AVAILABLE DATA:
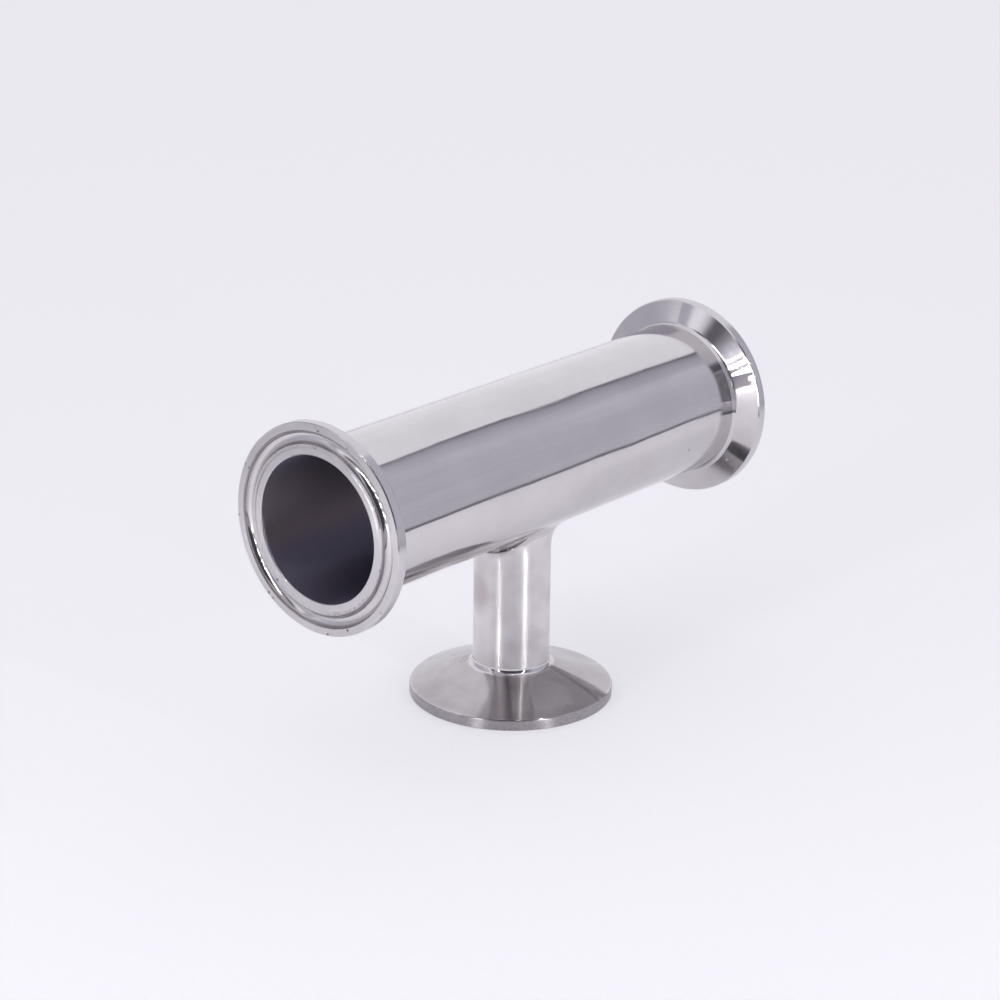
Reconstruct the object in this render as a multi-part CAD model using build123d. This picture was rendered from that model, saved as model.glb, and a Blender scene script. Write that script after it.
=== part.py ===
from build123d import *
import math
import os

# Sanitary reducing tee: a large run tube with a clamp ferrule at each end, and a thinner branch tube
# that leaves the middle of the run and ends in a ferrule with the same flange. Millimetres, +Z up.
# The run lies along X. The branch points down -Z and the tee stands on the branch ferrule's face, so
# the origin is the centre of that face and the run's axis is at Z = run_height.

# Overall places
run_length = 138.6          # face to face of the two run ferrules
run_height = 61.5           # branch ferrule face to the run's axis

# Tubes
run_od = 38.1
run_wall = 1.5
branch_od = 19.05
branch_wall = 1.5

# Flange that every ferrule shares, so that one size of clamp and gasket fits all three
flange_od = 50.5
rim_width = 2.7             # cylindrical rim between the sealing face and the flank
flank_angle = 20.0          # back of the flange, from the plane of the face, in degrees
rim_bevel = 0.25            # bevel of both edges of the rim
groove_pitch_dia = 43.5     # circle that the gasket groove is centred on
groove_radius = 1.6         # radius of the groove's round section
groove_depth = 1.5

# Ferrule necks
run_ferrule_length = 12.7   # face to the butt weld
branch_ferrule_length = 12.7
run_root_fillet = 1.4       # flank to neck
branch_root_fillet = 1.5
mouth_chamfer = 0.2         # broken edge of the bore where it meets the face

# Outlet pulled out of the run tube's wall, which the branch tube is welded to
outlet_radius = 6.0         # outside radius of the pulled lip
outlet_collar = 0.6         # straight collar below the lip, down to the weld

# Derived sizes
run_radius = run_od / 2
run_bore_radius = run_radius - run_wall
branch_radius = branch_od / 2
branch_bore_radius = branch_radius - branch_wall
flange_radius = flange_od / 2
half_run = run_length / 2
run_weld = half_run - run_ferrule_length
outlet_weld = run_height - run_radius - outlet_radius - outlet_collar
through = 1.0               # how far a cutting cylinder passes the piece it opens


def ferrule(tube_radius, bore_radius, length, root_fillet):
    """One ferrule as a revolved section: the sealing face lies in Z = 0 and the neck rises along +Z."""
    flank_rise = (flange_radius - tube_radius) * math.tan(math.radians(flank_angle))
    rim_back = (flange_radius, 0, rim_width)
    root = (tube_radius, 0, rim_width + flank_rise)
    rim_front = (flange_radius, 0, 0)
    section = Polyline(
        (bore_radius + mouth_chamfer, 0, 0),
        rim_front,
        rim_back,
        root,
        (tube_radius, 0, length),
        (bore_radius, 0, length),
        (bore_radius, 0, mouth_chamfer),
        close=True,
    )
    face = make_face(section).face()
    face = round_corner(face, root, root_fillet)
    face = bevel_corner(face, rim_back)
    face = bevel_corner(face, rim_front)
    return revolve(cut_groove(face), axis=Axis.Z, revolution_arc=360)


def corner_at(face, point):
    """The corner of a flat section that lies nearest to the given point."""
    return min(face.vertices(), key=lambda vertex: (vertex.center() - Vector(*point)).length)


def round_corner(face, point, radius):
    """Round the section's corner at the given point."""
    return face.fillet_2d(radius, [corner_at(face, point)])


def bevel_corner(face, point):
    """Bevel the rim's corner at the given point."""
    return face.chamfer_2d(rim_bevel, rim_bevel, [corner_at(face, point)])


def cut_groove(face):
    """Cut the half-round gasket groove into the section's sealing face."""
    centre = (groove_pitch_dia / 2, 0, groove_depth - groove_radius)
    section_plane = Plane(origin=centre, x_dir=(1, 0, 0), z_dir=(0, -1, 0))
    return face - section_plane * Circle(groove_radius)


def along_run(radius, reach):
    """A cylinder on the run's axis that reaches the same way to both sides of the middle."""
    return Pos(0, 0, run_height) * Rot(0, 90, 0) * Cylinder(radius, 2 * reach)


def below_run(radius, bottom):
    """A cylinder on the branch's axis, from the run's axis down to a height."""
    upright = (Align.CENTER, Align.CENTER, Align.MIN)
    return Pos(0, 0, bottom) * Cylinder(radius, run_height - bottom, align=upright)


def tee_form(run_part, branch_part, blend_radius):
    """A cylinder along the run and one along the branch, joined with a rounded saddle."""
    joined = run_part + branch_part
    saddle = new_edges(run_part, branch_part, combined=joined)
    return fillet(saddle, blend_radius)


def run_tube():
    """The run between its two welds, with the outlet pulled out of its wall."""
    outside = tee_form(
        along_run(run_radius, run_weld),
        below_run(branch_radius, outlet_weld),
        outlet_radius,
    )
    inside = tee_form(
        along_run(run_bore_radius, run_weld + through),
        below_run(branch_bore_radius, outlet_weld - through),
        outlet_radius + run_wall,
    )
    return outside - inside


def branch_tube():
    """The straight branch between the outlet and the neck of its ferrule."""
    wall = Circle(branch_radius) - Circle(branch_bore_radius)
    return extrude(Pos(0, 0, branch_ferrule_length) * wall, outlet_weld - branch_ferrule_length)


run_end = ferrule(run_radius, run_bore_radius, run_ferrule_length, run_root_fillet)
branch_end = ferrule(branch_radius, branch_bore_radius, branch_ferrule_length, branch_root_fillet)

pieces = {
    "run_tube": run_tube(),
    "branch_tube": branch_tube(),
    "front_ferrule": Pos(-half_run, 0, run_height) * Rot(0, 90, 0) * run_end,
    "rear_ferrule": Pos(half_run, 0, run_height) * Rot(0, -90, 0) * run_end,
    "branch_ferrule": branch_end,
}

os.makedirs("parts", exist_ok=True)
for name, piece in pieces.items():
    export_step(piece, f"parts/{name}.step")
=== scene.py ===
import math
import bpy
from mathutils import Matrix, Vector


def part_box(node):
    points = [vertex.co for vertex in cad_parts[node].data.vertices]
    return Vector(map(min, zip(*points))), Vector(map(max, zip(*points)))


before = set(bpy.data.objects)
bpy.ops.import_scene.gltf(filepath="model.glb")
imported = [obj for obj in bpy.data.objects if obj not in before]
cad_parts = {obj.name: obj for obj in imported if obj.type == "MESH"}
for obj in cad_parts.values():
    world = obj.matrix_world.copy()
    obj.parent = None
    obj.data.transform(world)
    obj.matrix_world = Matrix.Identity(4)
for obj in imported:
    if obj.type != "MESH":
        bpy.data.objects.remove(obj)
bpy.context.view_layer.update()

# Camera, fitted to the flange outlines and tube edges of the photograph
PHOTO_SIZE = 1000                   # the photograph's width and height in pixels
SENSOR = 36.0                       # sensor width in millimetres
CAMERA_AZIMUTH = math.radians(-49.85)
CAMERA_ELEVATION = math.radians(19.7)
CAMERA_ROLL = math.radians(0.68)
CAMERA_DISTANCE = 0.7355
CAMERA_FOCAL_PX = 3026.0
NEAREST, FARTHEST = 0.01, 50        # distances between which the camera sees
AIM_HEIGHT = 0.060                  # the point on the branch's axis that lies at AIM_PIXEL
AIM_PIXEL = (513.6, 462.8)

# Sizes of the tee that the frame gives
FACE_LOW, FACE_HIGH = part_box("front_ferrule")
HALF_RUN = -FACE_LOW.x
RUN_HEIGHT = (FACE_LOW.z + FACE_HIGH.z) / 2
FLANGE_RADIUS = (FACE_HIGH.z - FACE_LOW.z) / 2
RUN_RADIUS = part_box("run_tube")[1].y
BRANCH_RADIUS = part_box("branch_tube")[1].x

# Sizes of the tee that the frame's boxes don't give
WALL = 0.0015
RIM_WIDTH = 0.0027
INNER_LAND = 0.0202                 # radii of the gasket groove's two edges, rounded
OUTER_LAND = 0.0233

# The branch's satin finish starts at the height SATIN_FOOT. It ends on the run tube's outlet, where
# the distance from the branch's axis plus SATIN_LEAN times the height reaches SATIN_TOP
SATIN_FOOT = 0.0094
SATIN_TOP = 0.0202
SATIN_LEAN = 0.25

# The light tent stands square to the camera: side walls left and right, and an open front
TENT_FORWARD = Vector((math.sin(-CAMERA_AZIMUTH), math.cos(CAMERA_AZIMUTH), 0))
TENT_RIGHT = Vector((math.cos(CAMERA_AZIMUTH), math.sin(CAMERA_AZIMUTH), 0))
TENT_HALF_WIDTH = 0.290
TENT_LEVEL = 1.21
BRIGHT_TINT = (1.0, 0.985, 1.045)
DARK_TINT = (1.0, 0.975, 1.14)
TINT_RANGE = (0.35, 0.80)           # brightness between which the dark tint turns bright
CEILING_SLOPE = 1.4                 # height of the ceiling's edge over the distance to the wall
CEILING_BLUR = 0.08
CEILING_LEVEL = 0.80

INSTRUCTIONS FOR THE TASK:
The lines to extract from the data above begin with the line containing "run_bore_radius, run_ferrule_length, run_root_fillet)" and end with the line containing "AIM_PIXEL = (513.6, 462.8)". Extract them exactly, including both.

RESPONSE BELOW:
run_end = ferrule(run_radius, run_bore_radius, run_ferrule_length, run_root_fillet)
branch_end = ferrule(branch_radius, branch_bore_radius, branch_ferrule_length, branch_root_fillet)

pieces = {
    "run_tube": run_tube(),
    "branch_tube": branch_tube(),
    "front_ferrule": Pos(-half_run, 0, run_height) * Rot(0, 90, 0) * run_end,
    "rear_ferrule": Pos(half_run, 0, run_height) * Rot(0, -90, 0) * run_end,
    "branch_ferrule": branch_end,
}

os.makedirs("parts", exist_ok=True)
for name, piece in pieces.items():
    export_step(piece, f"parts/{name}.step")
=== scene.py ===
import math
import bpy
from mathutils import Matrix, Vector


def part_box(node):
    points = [vertex.co for vertex in cad_parts[node].data.vertices]
    return Vector(map(min, zip(*points))), Vector(map(max, zip(*points)))


before = set(bpy.data.objects)
bpy.ops.import_scene.gltf(filepath="model.glb")
imported = [obj for obj in bpy.data.objects if obj not in before]
cad_parts = {obj.name: obj for obj in imported if obj.type == "MESH"}
for obj in cad_parts.values():
    world = obj.matrix_world.copy()
    obj.parent = None
    obj.data.transform(world)
    obj.matrix_world = Matrix.Identity(4)
for obj in imported:
    if obj.type != "MESH":
        bpy.data.objects.remove(obj)
bpy.context.view_layer.update()

# Camera, fitted to the flange outlines and tube edges of the photograph
PHOTO_SIZE = 1000                   # the photograph's width and height in pixels
SENSOR = 36.0                       # sensor width in millimetres
CAMERA_AZIMUTH = math.radians(-49.85)
CAMERA_ELEVATION = math.radians(19.7)
CAMERA_ROLL = math.radians(0.68)
CAMERA_DISTANCE = 0.7355
CAMERA_FOCAL_PX = 3026.0
NEAREST, FARTHEST = 0.01, 50        # distances between which the camera sees
AIM_HEIGHT = 0.060                  # the point on the branch's axis that lies at AIM_PIXEL
AIM_PIXEL = (513.6, 462.8)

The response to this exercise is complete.